National Association of Colored Women

  • Ida B. Wells established the National Association of Colored Women.

  • The organization supported African American families through childcare and education.

Women's Suffrage Movement

  • Women's suffrage, the right to vote, was a major goal of progressivism.

  • The fight for suffrage, which began in the 1860s, was revitalized by Carrie Chapman Catt in the 1890s.

  • Carrie Chapman Catt led the National American Woman Suffrage Association (NAWSA) and:

    • She toured the country encouraging women to join NAWSA.

    • She lobbied Congress for the right to vote.

    • NAWSA used the referendum process to try to get women the vote in several states.

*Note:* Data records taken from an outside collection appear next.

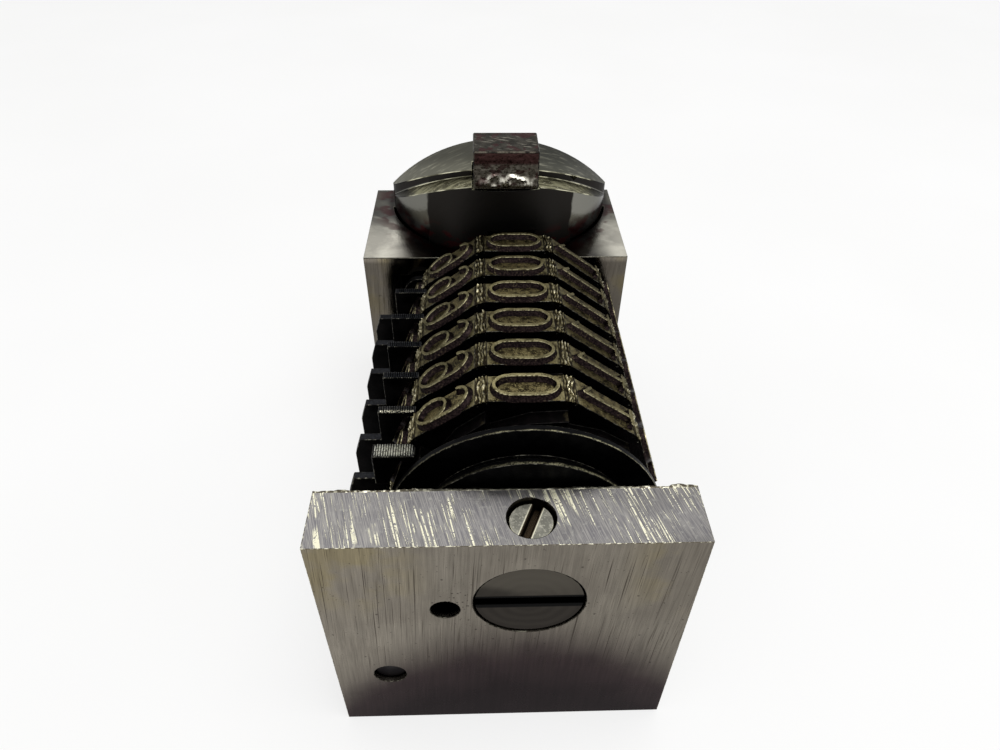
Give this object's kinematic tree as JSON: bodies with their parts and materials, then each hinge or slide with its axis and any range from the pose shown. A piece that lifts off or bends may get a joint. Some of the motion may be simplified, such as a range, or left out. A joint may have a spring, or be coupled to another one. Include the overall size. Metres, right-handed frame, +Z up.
{
  "type": "letterpress numbering machine",
  "caption": "Steel letterpress numbering machine: figure wheels on a shaft in an open case, with finger pawls and a sprung half-round plunger that feeds them.",
  "frame": {"origin": "centre of the case's base, in the plane it stands on", "axes": "+Z up towards the printing figures; +Y from the wall with the slotted shaft head towards the plunger; +X to the right seen from that wall"},
  "size_m": [0.022, 0.0408, 0.0289],
  "materials": {
    "ground_case_steel": "ground and scratched bright steel",
    "polished_steel": "polished steel of shafts, pins and screws",
    "blackened_steel": "chemically blackened, oily, bright on worn edges",
    "worn_wheel_steel": "blackened type wheels, worn to a dull bronze on the figures",
    "plunger_steel": "polished steel with a trace of ink",
    "spring_steel": "bright spring steel"
  },
  "bodies": {
    "case": {"case": "ground_case_steel", "wheel_shaft": "polished_steel", "shaft_lock_screw": "polished_steel", "retaining_pawl_shaft": "polished_steel", "pawl_sleeve_front": "blackened_steel", "pawl_sleeve_rear": "blackened_steel", "retaining_pawl_spring": "spring_steel", "comb_spring_screw_1": "polished_steel", "comb_spring_screw_2": "polished_steel", "plunger_spring_left": "spring_steel", "plunger_spring_right": "spring_steel"},
    "plunger": {"plunger": "plunger_steel", "plunger_slug": "plunger_steel"},
    "swing": {"swing_front_cheek": "blackened_steel", "swing_rear_arm": "blackened_steel", "drive_pin": "polished_steel", "swing_bridge": "blackened_steel", "feed_pawl_shaft": "polished_steel", "feed_pawl_spring": "spring_steel"},
    "feed_pawl": {"feed_pawl": "blackened_steel"},
    "wheel_1": {"type_wheel_1": "worn_wheel_steel"},
    "wheel_2": {"type_wheel_2": "worn_wheel_steel"},
    "wheel_3": {"type_wheel_3": "worn_wheel_steel"},
    "wheel_4": {"type_wheel_4": "worn_wheel_steel"},
    "wheel_5": {"type_wheel_5": "worn_wheel_steel"},
    "wheel_6": {"type_wheel_6": "worn_wheel_steel"},
    "retaining_pawl_1": {"retaining_pawl_1": "blackened_steel"},
    "retaining_pawl_2": {"retaining_pawl_2": "blackened_steel"},
    "retaining_pawl_3": {"retaining_pawl_3": "blackened_steel"},
    "retaining_pawl_4": {"retaining_pawl_4": "blackened_steel"},
    "retaining_pawl_5": {"retaining_pawl_5": "blackened_steel"},
    "retaining_pawl_6": {"retaining_pawl_6": "blackened_steel"}
  },
  "joints": [
    {"name": "plunger_slide", "type": "slide", "parent": "case", "child": "plunger", "axis": [0, 0, -1], "range_m": [0, 0.0056], "stiffness_N_per_m": 1500, "springref_m": -0.003, "deforming": ["plunger_spring_left", "plunger_spring_right"]},
    {"name": "swing_hinge", "type": "hinge", "parent": "case", "child": "swing", "pos_m": [0.0013, -0.0034, 0.01452], "axis": [0, -1, 0], "range_deg": [0, 40]},
    {"name": "feed_pawl_hinge", "type": "hinge", "parent": "swing", "child": "feed_pawl", "pos_m": [0.00093, -0.0034, 0.00393], "axis": [0, 1, 0], "range_deg": [0, 4], "stiffness_Nm_per_rad": 0.01, "springref_deg": -6.88},
    {"name": "wheel_1_turn", "type": "hinge", "parent": "case", "child": "wheel_1", "pos_m": [0.0013, -0.01161, 0.01452], "axis": [0, -1, 0], "continuous": true},
    {"name": "wheel_2_turn", "type": "hinge", "parent": "case", "child": "wheel_2", "pos_m": [0.0013, -0.00823, 0.01452], "axis": [0, -1, 0], "continuous": true},
    {"name": "wheel_3_turn", "type": "hinge", "parent": "case", "child": "wheel_3", "pos_m": [0.0013, -0.00487, 0.01452], "axis": [0, -1, 0], "continuous": true},
    {"name": "wheel_4_turn", "type": "hinge", "parent": "case", "child": "wheel_4", "pos_m": [0.0013, -0.0015, 0.01452], "axis": [0, -1, 0], "continuous": true},
    {"name": "wheel_5_turn", "type": "hinge", "parent": "case", "child": "wheel_5", "pos_m": [0.0013, 0.00187, 0.01452], "axis": [0, -1, 0], "continuous": true},
    {"name": "wheel_6_turn", "type": "hinge", "parent": "case", "child": "wheel_6", "pos_m": [0.0013, 0.00524, 0.01452], "axis": [0, -1, 0], "continuous": true},
    {"name": "retaining_pawl_1_hinge", "type": "hinge", "parent": "case", "child": "retaining_pawl_1", "pos_m": [-0.0075, -0.0128, 0.00624], "axis": [0, -1, 0], "range_deg": [0, 6], "stiffness_Nm_per_rad": 0.01, "springref_deg": -6.88},
    {"name": "retaining_pawl_2_hinge", "type": "hinge", "parent": "case", "child": "retaining_pawl_2", "pos_m": [-0.0075, -0.00942, 0.00624], "axis": [0, -1, 0], "range_deg": [0, 6], "stiffness_Nm_per_rad": 0.01, "springref_deg": -6.88},
    {"name": "retaining_pawl_3_hinge", "type": "hinge", "parent": "case", "child": "retaining_pawl_3", "pos_m": [-0.0075, -0.00605, 0.00624], "axis": [0, -1, 0], "range_deg": [0, 6], "stiffness_Nm_per_rad": 0.01, "springref_deg": -6.88},
    {"name": "retaining_pawl_4_hinge", "type": "hinge", "parent": "case", "child": "retaining_pawl_4", "pos_m": [-0.0075, -0.00268, 0.00624], "axis": [0, -1, 0], "range_deg": [0, 6], "stiffness_Nm_per_rad": 0.01, "springref_deg": -6.88},
    {"name": "retaining_pawl_5_hinge", "type": "hinge", "parent": "case", "child": "retaining_pawl_5", "pos_m": [-0.0075, 0.00068, 0.00624], "axis": [0, -1, 0], "range_deg": [0, 6], "stiffness_Nm_per_rad": 0.01, "springref_deg": -6.88},
    {"name": "retaining_pawl_6_hinge", "type": "hinge", "parent": "case", "child": "retaining_pawl_6", "pos_m": [-0.0075, 0.00405, 0.00624], "axis": [0, -1, 0], "range_deg": [0, 6], "stiffness_Nm_per_rad": 0.01, "springref_deg": -6.88}
  ],
  "couplings": [
    {"joint": "swing_hinge", "follows": "plunger_slide", "rad_per_m": 124.66}
  ]
}
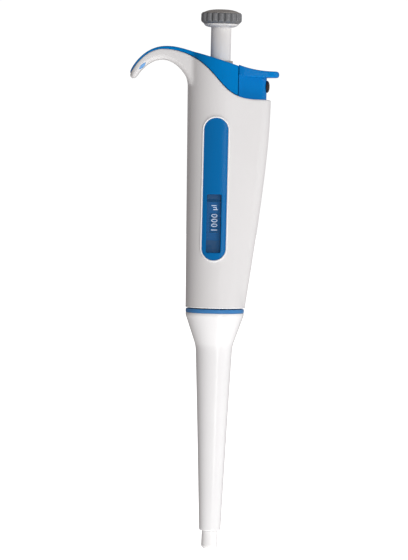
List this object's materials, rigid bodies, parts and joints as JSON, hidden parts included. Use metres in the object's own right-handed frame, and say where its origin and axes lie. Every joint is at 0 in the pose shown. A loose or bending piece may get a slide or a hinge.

  • By 1918, these strategies helped women gain the right to vote in several states.

  • Alice Paul adopted more radical tactics, establishing the National Women’s Party (NWP) in 1917.

    • The NWP organized protest marches.

    • They staged hunger strikes.

    • They picketed the White House to demand voting rights.

Nineteenth Amendment

  • When the U.S. entered World War I in 1917, NAWSA supported the war effort.

  • The actions of both NAWSA and the NWP influenced legislators to support a women’s suffrage amendment.

  • In 1920, the Nineteenth Amendment was ratified, granting women the right to vote for President.